↓

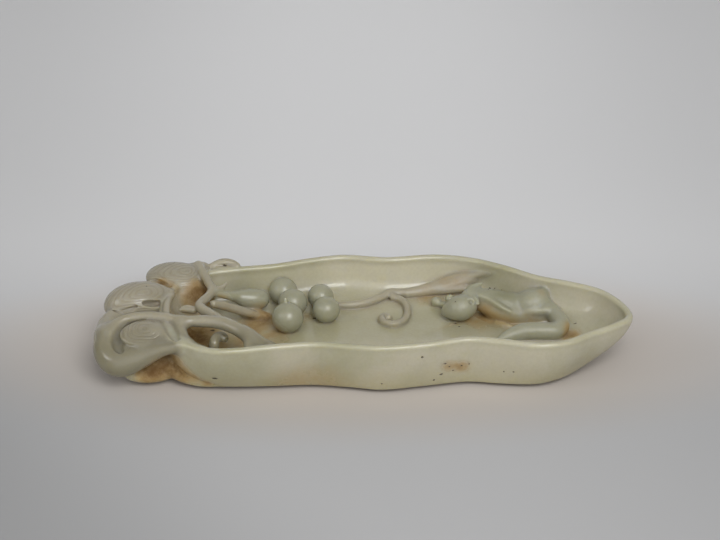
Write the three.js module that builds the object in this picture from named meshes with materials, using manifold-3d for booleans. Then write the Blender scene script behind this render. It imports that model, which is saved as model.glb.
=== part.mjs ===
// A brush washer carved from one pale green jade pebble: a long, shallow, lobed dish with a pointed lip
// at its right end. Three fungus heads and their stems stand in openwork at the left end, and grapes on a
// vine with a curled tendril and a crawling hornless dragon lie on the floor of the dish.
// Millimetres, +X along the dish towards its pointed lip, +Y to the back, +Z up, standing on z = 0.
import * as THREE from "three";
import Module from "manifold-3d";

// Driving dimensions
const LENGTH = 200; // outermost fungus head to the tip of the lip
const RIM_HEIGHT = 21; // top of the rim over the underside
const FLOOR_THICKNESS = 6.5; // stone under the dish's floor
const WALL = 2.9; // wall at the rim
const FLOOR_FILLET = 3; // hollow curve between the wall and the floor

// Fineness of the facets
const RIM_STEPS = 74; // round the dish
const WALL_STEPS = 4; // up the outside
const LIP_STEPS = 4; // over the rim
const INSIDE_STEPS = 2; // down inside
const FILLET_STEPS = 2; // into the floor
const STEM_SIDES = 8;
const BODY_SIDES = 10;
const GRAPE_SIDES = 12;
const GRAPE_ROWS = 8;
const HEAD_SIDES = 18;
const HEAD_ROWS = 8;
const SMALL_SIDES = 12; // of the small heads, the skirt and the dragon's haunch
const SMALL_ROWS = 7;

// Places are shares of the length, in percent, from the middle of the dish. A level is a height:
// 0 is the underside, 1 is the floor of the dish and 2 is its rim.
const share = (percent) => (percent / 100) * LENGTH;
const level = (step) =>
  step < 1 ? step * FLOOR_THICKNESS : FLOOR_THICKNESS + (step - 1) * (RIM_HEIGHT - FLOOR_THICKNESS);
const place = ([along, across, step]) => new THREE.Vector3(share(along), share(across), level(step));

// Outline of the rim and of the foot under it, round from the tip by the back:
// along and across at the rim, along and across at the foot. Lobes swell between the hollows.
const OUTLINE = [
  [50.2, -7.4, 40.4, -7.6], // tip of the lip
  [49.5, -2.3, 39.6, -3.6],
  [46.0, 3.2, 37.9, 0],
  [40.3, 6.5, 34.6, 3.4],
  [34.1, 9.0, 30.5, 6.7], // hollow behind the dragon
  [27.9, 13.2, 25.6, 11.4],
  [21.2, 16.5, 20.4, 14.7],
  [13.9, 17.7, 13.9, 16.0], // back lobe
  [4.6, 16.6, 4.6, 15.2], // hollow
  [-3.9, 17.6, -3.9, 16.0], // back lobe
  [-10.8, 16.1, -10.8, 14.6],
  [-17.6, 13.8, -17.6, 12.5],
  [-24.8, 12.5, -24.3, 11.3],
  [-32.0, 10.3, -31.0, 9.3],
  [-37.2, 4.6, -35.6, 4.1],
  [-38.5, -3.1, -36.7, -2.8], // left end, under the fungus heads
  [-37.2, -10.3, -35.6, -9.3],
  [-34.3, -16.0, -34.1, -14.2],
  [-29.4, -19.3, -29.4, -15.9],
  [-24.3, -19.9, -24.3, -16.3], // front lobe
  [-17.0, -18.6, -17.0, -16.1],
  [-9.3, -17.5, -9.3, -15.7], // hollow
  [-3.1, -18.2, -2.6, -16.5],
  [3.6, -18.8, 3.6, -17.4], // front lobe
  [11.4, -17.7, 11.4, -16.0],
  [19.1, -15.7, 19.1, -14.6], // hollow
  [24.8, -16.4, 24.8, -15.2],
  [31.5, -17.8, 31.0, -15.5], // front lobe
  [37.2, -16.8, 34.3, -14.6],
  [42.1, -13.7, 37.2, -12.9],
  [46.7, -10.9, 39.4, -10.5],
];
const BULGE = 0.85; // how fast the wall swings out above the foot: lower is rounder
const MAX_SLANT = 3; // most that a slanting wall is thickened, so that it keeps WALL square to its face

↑

§ Given task: Return all of the data exactly as it reads.

§ The completed task:
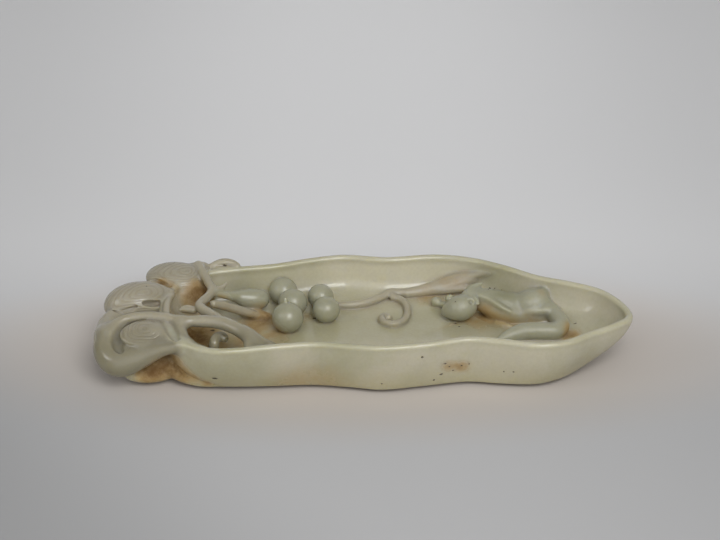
Write the three.js module that builds the object in this picture from named meshes with materials, using manifold-3d for booleans. Then write the Blender scene script behind this render. It imports that model, which is saved as model.glb.
=== part.mjs ===
// A brush washer carved from one pale green jade pebble: a long, shallow, lobed dish with a pointed lip
// at its right end. Three fungus heads and their stems stand in openwork at the left end, and grapes on a
// vine with a curled tendril and a crawling hornless dragon lie on the floor of the dish.
// Millimetres, +X along the dish towards its pointed lip, +Y to the back, +Z up, standing on z = 0.
import * as THREE from "three";
import Module from "manifold-3d";

// Driving dimensions
const LENGTH = 200; // outermost fungus head to the tip of the lip
const RIM_HEIGHT = 21; // top of the rim over the underside
const FLOOR_THICKNESS = 6.5; // stone under the dish's floor
const WALL = 2.9; // wall at the rim
const FLOOR_FILLET = 3; // hollow curve between the wall and the floor

// Fineness of the facets
const RIM_STEPS = 74; // round the dish
const WALL_STEPS = 4; // up the outside
const LIP_STEPS = 4; // over the rim
const INSIDE_STEPS = 2; // down inside
const FILLET_STEPS = 2; // into the floor
const STEM_SIDES = 8;
const BODY_SIDES = 10;
const GRAPE_SIDES = 12;
const GRAPE_ROWS = 8;
const HEAD_SIDES = 18;
const HEAD_ROWS = 8;
const SMALL_SIDES = 12; // of the small heads, the skirt and the dragon's haunch
const SMALL_ROWS = 7;

// Places are shares of the length, in percent, from the middle of the dish. A level is a height:
// 0 is the underside, 1 is the floor of the dish and 2 is its rim.
const share = (percent) => (percent / 100) * LENGTH;
const level = (step) =>
  step < 1 ? step * FLOOR_THICKNESS : FLOOR_THICKNESS + (step - 1) * (RIM_HEIGHT - FLOOR_THICKNESS);
const place = ([along, across, step]) => new THREE.Vector3(share(along), share(across), level(step));

// Outline of the rim and of the foot under it, round from the tip by the back:
// along and across at the rim, along and across at the foot. Lobes swell between the hollows.
const OUTLINE = [
  [50.2, -7.4, 40.4, -7.6], // tip of the lip
  [49.5, -2.3, 39.6, -3.6],
  [46.0, 3.2, 37.9, 0],
  [40.3, 6.5, 34.6, 3.4],
  [34.1, 9.0, 30.5, 6.7], // hollow behind the dragon
  [27.9, 13.2, 25.6, 11.4],
  [21.2, 16.5, 20.4, 14.7],
  [13.9, 17.7, 13.9, 16.0], // back lobe
  [4.6, 16.6, 4.6, 15.2], // hollow
  [-3.9, 17.6, -3.9, 16.0], // back lobe
  [-10.8, 16.1, -10.8, 14.6],
  [-17.6, 13.8, -17.6, 12.5],
  [-24.8, 12.5, -24.3, 11.3],
  [-32.0, 10.3, -31.0, 9.3],
  [-37.2, 4.6, -35.6, 4.1],
  [-38.5, -3.1, -36.7, -2.8], // left end, under the fungus heads
  [-37.2, -10.3, -35.6, -9.3],
  [-34.3, -16.0, -34.1, -14.2],
  [-29.4, -19.3, -29.4, -15.9],
  [-24.3, -19.9, -24.3, -16.3], // front lobe
  [-17.0, -18.6, -17.0, -16.1],
  [-9.3, -17.5, -9.3, -15.7], // hollow
  [-3.1, -18.2, -2.6, -16.5],
  [3.6, -18.8, 3.6, -17.4], // front lobe
  [11.4, -17.7, 11.4, -16.0],
  [19.1, -15.7, 19.1, -14.6], // hollow
  [24.8, -16.4, 24.8, -15.2],
  [31.5, -17.8, 31.0, -15.5], // front lobe
  [37.2, -16.8, 34.3, -14.6],
  [42.1, -13.7, 37.2, -12.9],
  [46.7, -10.9, 39.4, -10.5],
];
const BULGE = 0.85; // how fast the wall swings out above the foot: lower is rounder
const MAX_SLANT = 3; // most that a slanting wall is thickened, so that it keeps WALL square to its face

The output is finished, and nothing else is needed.